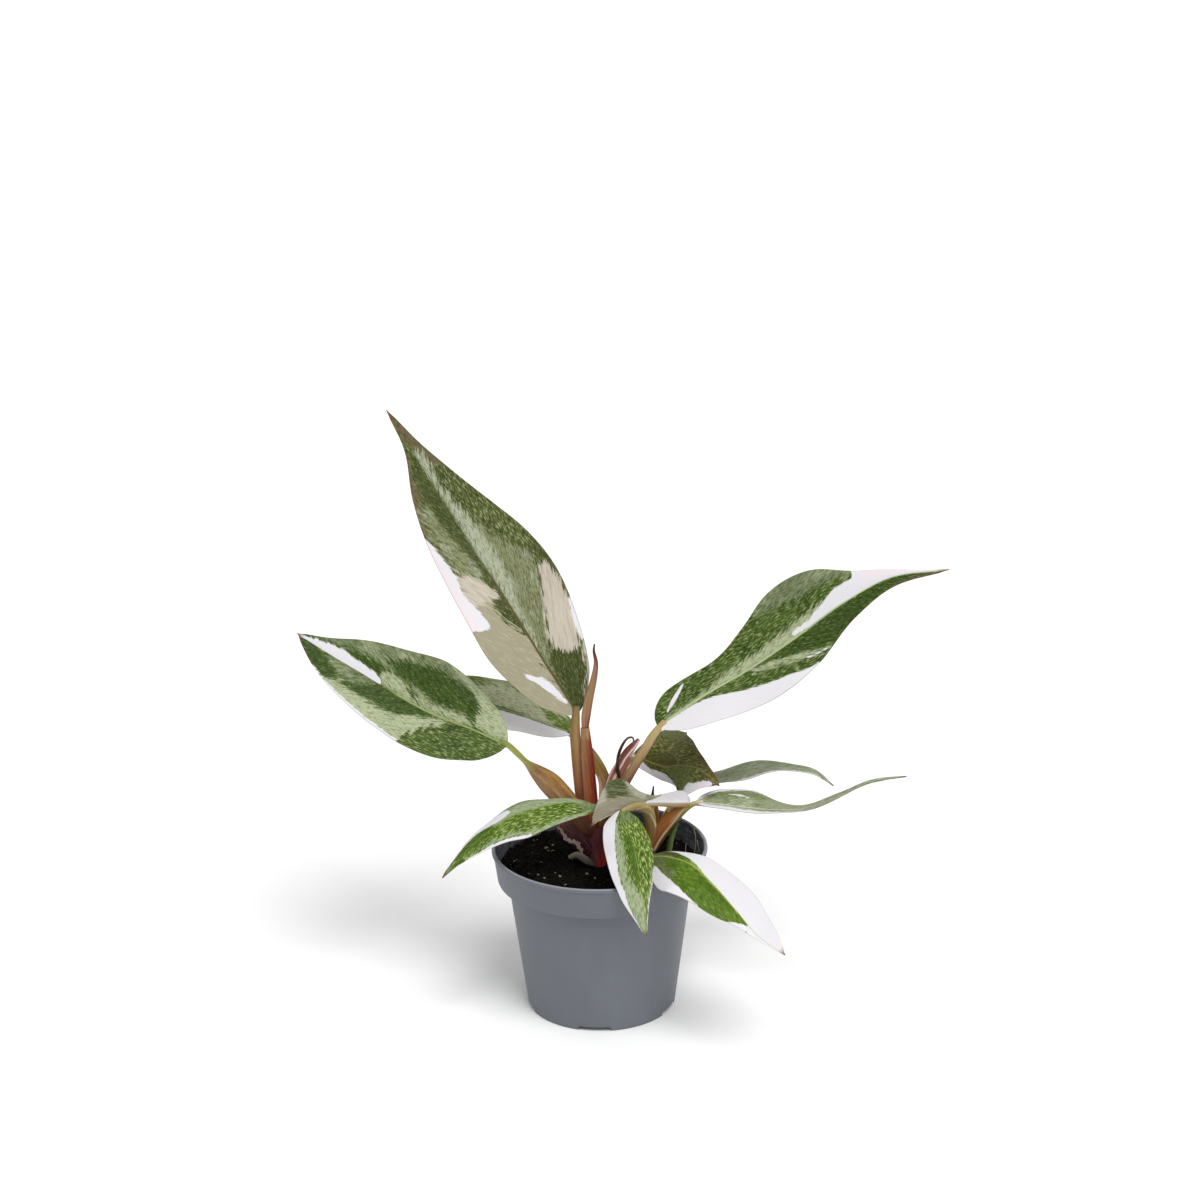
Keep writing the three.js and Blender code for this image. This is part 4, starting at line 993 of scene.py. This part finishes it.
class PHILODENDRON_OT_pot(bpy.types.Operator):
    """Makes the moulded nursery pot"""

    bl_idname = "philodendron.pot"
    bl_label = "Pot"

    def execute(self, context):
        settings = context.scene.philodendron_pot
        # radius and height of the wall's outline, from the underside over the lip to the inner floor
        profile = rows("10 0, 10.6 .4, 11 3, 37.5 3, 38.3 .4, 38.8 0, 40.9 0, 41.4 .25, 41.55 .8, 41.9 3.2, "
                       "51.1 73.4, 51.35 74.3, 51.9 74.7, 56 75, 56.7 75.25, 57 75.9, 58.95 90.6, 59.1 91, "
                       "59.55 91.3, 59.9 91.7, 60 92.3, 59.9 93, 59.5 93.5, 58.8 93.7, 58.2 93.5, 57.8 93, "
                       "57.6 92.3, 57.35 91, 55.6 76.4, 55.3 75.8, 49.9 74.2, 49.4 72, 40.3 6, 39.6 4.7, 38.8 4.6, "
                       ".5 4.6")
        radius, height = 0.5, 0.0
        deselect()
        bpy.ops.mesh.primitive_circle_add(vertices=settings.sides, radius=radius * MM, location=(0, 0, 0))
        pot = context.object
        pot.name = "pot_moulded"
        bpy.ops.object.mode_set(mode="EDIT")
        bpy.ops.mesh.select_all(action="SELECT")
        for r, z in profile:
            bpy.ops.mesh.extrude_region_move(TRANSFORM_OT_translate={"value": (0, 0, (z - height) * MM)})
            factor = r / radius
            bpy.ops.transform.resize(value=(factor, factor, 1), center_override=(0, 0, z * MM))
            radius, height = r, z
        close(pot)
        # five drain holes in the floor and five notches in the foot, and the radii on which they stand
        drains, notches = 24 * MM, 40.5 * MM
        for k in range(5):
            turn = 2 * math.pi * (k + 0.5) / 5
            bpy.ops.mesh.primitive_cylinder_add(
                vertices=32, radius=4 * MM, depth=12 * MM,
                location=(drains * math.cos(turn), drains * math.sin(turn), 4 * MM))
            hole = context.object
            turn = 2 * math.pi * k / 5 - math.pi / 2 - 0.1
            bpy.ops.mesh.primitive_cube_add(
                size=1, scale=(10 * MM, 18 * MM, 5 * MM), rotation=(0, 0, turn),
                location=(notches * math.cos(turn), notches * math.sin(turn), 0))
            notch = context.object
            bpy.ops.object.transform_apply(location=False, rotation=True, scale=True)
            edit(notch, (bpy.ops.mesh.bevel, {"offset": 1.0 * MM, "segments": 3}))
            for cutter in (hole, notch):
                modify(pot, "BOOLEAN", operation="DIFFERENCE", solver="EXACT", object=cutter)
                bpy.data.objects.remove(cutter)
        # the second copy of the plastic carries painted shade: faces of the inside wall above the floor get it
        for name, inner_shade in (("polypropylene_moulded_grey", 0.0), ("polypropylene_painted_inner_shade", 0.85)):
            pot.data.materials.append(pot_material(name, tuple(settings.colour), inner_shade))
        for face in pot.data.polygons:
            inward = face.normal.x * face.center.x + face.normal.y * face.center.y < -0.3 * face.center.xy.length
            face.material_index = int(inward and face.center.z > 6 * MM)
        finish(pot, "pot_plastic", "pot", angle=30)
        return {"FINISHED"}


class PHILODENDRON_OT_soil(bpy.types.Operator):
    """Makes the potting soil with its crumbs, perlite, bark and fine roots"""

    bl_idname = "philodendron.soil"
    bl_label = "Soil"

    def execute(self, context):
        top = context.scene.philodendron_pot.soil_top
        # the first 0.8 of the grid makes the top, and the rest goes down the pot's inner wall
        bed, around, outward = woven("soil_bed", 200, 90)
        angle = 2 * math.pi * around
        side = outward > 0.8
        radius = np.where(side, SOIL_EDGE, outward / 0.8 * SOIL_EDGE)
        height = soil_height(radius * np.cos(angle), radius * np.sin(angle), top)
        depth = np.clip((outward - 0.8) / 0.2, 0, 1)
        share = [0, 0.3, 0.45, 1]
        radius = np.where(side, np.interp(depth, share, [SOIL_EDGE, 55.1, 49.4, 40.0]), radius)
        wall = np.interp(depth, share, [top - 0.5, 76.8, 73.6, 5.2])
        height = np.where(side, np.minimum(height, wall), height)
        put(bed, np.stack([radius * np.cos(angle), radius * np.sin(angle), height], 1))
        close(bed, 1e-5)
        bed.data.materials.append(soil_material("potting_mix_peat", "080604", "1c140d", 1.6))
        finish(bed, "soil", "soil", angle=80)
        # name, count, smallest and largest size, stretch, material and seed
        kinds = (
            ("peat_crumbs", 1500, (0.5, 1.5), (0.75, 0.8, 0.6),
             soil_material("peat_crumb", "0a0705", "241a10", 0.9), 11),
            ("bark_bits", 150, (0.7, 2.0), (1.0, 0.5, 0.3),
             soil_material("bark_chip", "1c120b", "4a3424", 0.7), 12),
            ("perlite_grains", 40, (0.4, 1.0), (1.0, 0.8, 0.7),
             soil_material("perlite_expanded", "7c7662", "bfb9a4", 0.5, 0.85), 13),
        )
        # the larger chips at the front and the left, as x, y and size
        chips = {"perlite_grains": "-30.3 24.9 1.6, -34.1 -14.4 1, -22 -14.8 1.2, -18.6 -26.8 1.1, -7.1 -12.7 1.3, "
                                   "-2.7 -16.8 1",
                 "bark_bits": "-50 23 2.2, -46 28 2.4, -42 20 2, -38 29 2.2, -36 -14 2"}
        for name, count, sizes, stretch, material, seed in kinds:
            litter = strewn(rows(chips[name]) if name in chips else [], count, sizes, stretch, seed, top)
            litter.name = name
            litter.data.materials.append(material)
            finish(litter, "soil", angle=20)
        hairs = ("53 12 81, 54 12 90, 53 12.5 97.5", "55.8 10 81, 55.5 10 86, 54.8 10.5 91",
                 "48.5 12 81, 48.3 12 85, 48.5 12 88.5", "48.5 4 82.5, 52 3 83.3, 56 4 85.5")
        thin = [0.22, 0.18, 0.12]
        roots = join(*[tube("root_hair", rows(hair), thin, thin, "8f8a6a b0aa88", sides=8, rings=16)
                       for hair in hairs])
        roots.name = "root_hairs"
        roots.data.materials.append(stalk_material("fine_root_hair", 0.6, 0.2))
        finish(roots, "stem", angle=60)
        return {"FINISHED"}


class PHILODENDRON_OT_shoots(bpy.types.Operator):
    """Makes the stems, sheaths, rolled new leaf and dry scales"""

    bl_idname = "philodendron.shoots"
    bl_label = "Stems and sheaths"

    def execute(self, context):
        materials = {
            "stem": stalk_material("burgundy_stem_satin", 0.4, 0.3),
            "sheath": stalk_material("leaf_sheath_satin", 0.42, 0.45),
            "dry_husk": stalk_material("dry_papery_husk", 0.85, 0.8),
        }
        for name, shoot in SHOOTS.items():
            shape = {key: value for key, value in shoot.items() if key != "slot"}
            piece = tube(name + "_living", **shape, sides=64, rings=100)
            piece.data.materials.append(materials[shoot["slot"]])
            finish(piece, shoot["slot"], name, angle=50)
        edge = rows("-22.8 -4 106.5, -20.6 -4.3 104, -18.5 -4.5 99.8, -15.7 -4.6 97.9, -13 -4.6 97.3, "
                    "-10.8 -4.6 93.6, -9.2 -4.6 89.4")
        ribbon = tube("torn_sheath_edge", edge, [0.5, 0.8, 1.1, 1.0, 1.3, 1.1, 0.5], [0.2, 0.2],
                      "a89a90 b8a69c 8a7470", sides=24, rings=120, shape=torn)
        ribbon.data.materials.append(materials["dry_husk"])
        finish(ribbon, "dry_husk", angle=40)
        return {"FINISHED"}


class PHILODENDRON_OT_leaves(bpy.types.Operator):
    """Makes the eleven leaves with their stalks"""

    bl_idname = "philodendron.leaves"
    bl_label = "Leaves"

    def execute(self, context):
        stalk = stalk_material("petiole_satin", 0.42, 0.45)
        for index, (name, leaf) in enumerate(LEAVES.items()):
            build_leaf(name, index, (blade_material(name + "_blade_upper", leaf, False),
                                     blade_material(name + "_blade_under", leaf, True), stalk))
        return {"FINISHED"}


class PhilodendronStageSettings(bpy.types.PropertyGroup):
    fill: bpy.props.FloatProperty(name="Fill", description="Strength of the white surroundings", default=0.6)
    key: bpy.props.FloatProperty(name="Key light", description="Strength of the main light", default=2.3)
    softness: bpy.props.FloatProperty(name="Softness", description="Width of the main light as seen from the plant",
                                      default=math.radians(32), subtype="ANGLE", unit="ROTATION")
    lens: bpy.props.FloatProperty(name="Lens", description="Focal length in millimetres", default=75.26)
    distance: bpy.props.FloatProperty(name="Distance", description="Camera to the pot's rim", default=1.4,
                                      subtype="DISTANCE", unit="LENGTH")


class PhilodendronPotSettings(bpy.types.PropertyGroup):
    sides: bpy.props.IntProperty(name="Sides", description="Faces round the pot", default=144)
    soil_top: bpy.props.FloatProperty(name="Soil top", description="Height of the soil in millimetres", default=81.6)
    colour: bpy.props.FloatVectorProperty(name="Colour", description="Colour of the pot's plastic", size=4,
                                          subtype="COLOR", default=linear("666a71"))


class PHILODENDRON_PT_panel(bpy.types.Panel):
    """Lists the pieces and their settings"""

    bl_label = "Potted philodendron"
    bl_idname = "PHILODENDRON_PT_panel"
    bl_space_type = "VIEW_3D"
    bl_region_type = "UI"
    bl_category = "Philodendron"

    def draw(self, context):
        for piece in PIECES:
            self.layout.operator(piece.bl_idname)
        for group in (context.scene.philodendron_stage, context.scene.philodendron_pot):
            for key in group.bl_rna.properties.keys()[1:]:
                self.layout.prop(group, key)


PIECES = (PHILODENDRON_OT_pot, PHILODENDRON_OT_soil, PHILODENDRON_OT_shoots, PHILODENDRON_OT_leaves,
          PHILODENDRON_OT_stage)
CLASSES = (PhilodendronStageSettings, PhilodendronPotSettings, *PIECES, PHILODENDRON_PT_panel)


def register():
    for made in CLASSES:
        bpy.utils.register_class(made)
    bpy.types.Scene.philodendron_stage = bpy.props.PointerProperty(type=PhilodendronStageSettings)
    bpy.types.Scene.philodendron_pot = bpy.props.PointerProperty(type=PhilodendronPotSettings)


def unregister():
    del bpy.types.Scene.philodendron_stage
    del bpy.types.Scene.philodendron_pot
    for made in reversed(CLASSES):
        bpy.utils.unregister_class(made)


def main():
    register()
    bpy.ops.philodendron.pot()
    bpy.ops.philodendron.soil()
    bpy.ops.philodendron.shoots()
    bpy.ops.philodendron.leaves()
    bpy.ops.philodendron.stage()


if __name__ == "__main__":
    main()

* * *

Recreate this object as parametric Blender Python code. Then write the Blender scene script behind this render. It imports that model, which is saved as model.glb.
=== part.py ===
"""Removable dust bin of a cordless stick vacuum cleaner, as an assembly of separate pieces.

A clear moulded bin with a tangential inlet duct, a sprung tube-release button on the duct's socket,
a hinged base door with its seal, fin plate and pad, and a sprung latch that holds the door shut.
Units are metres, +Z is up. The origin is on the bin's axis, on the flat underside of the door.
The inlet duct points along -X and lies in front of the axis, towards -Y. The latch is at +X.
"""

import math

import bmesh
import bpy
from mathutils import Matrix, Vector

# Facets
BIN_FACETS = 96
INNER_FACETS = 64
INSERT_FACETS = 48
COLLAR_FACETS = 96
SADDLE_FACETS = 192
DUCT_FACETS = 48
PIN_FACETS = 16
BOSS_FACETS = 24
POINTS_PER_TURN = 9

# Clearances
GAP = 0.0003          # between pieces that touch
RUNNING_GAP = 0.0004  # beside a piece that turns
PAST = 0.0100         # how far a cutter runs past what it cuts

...

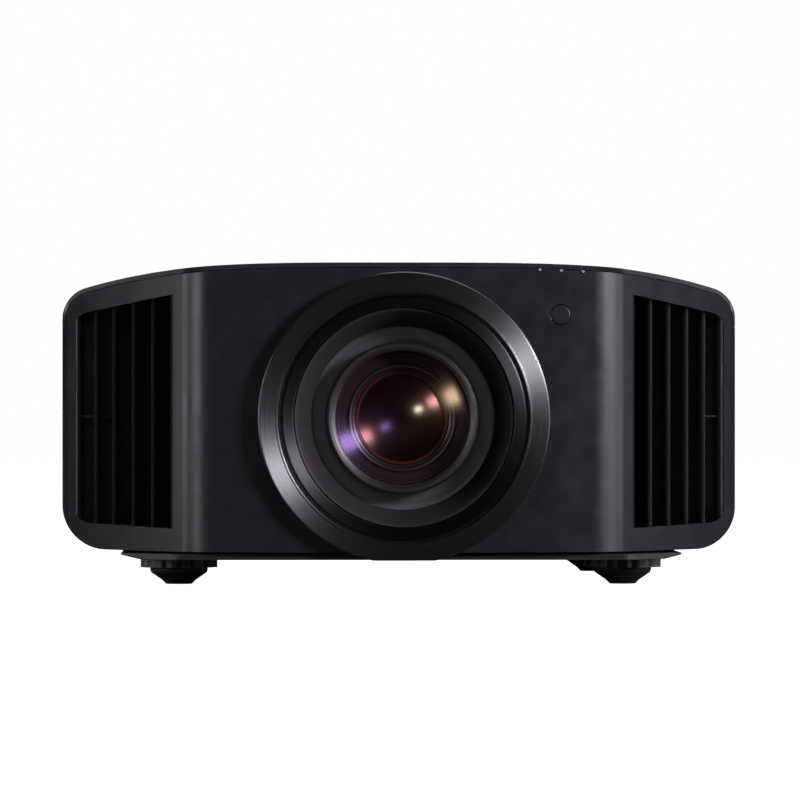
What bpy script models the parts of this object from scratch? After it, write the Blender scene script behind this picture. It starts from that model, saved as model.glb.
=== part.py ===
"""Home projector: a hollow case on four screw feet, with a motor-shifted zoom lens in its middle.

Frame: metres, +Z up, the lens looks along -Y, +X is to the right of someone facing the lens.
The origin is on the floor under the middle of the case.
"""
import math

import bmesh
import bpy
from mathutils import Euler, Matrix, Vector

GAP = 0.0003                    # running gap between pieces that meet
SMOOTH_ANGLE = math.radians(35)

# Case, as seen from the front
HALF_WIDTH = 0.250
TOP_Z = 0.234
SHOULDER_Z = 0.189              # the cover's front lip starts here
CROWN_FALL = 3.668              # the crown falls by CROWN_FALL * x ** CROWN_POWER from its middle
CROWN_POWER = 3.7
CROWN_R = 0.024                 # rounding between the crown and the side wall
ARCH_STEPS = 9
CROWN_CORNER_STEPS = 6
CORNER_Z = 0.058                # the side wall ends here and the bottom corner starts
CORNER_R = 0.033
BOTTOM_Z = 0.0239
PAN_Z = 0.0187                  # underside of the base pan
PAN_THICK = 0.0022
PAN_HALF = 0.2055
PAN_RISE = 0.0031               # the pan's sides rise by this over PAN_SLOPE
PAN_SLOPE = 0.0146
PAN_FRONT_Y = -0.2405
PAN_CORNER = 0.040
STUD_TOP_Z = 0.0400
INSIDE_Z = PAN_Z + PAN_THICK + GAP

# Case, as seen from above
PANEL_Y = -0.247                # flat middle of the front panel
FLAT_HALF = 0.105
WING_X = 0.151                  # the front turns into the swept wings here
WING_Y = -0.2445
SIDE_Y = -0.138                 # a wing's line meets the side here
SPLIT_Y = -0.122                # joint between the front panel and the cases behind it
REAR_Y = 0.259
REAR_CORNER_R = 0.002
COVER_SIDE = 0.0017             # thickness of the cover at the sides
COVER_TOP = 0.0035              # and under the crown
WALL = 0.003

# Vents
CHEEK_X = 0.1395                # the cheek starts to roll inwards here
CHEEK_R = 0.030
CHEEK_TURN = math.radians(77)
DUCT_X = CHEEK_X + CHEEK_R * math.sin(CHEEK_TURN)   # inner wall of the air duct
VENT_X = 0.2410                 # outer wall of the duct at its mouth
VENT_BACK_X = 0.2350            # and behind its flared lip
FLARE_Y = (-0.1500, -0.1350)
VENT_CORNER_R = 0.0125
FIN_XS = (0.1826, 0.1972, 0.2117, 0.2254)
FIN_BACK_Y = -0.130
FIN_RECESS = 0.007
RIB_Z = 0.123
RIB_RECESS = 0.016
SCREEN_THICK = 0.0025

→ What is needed
Search the data above for the string "code" and copy each line that has it.

→ Solved exercise
Keep writing the three.js and Blender code for this image. This is part 4, starting at line 993 of scene.py. This part finishes it.
Recreate this object as parametric Blender Python code. Then write the Blender scene script behind this render. It imports that model, which is saved as model.glb.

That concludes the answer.